Even after speaking to thru-hikers, I’m not sure why they do it. Each of the ones who stopped to really speak to us were hiking solo. That means 4-6 months of a lot of alone time. People say you get your “trail legs” after about a week or two. You get used to the daily grind, your muscles stop hurting, and calluses build up. I guess it also means you get used to being alone a lot. Not everyone hikes alone, of course, and we were behind the Bubble, but still – it’s a pretty solitary sport. Like my experience, there is certainly a feeling of accomplishment, and some, like Vector, dream of being back on the trail. For me? I’m content with my short trips.
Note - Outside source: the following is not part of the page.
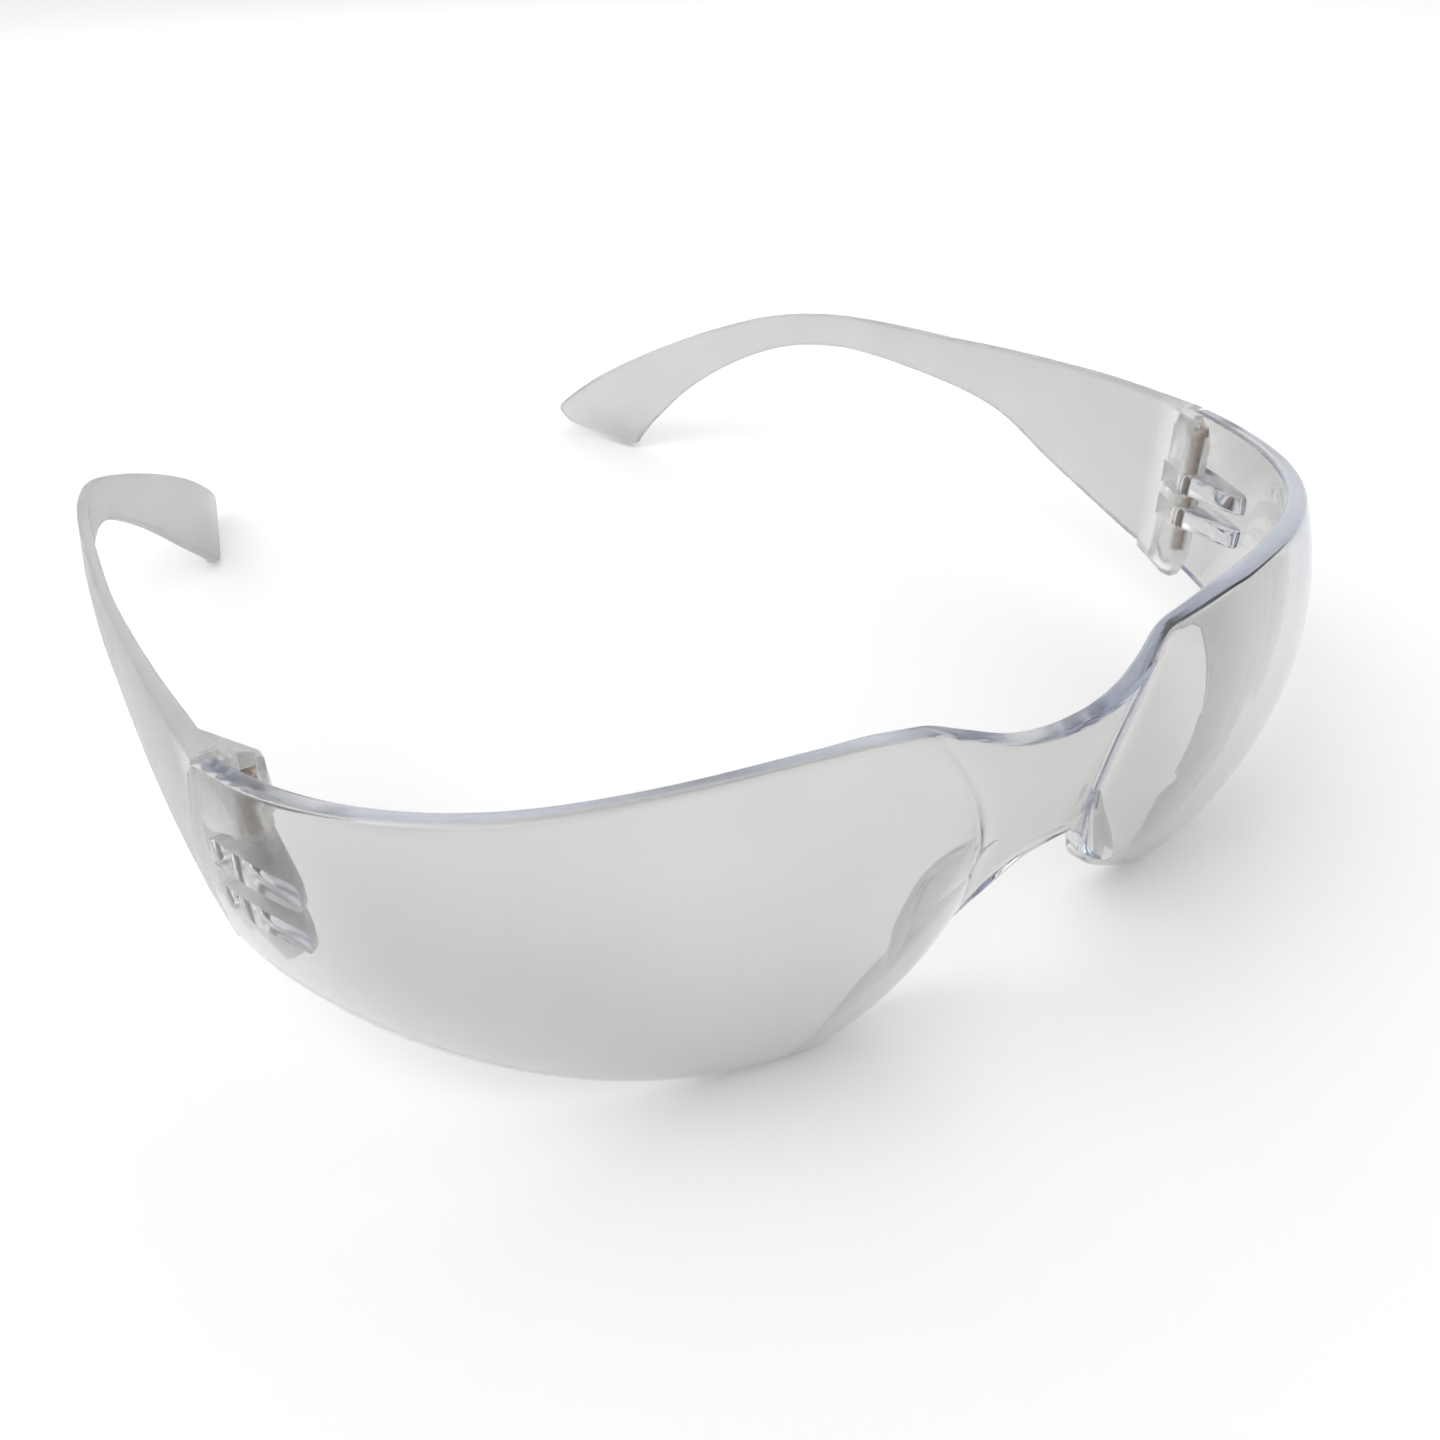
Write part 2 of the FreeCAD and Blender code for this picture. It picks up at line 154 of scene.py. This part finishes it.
def smooth(knots, at):
    """Height on the smooth curve through the knots, level where it crosses the middle plane."""
    last = len(knots) - 1
    k = 0
    while k < last - 1 and at > knots[k + 1][0]:
        k += 1

    def slope(i):
        low = knots[max(i - 1, 0)]
        high = knots[min(i + 1, last)]
        return (high[1] - low[1]) / (high[0] - low[0])

    (x0, z0), (x1, z1) = knots[k], knots[k + 1]
    span = x1 - x0
    f = (at - x0) / span
    slope0 = 0.0 if k == 0 else slope(k)
    slope1 = slope(k + 1)
    return ((1 + 2 * f) * (1 - f) ** 2 * z0 + f * (1 - f) ** 2 * span * slope0
            + f * f * (3 - 2 * f) * z1 + f * f * (f - 1) * span * slope1)


def along(points, at):
    """Point on the smooth curve through the points, at a share 0 to 1 of the way along their list."""
    last = len(points) - 1
    place = at * last
    k = min(int(place), last - 1)
    f = place - k
    a, b, c, d = (points[min(max(k + i, 0), last)] for i in (-1, 0, 1, 2))
    return (b * 2 + (c - a) * f + (a * 2 - b * 5 + c * 4 - d) * f ** 2
            + (b * 3 - a - c * 3 + d) * f ** 3) / 2


def nose_sweep(x, y, z, depth):
    """How far back the surface is moved near the nose: the bridge side and the eye side, blended."""
    if x >= SWEEP_FROM_X:
        return 0.0
    crease = CREASE_X + CREASE_FLARE * (z - CREASE_Z) ** 2
    back = SWEEP_BACK - SWEEP_EASE * max(0.0, z - CREASE_Z)
    eye_side = back * ((SWEEP_FROM_X - x) / (SWEEP_FROM_X - crease)) ** 2
    middle = BRIDGE_TOP_Y + BRIDGE_LEAN * (BRIDGE_TOP_Z - z) + depth
    bridge_side = (back + y - middle) * (x / crease) ** 2 + middle - y
    overlap = max(CREASE_BLEND - abs(eye_side - bridge_side), 0.0)
    return min(eye_side, bridge_side) - overlap ** 2 / (4 * CREASE_BLEND)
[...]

I don’t see the draw.
One of the things I didn’t get past was my sense of time. Being on the trail, Akiva kept reminding me, was the awareness that city time didn’t apply. We could stop or start as we chose (more or less, as long as we got to our destination by nightfall), walk faster or slower, stop to take in the views, swim at a small lake, or just lie on the grass and stare at the sky. I couldn’t escape the sense of getting to the end, knowing how far we’d hiked and how much was left, not because I wanted it to finish, but because I’m programmed to get things done and “accomplish” things. Only when it’s done can I relax. But that’s not exactly how hiking works. I’m not sure if it’s something that comes with time on the trail (maybe that’s why people thru-hike?), or is just a mindset one can choose to adopt. Either way, it felt like a kind of freedom just beyond my horizon, and I’m not there yet.
Finally – Hashem. I’m sorry to say that I didn’t feel any more or less religious insight out in nature than I do in everyday life. Maybe that takes time as well. But what was true, and maybe this is the secret of Rebbe Nachman’s hisbodedus (alone time), is that time walking clears the mind, at least temporarily, and creating this space is a real gift.
I’ve come to enjoy hiking more and more over the years. It’s worth the trip.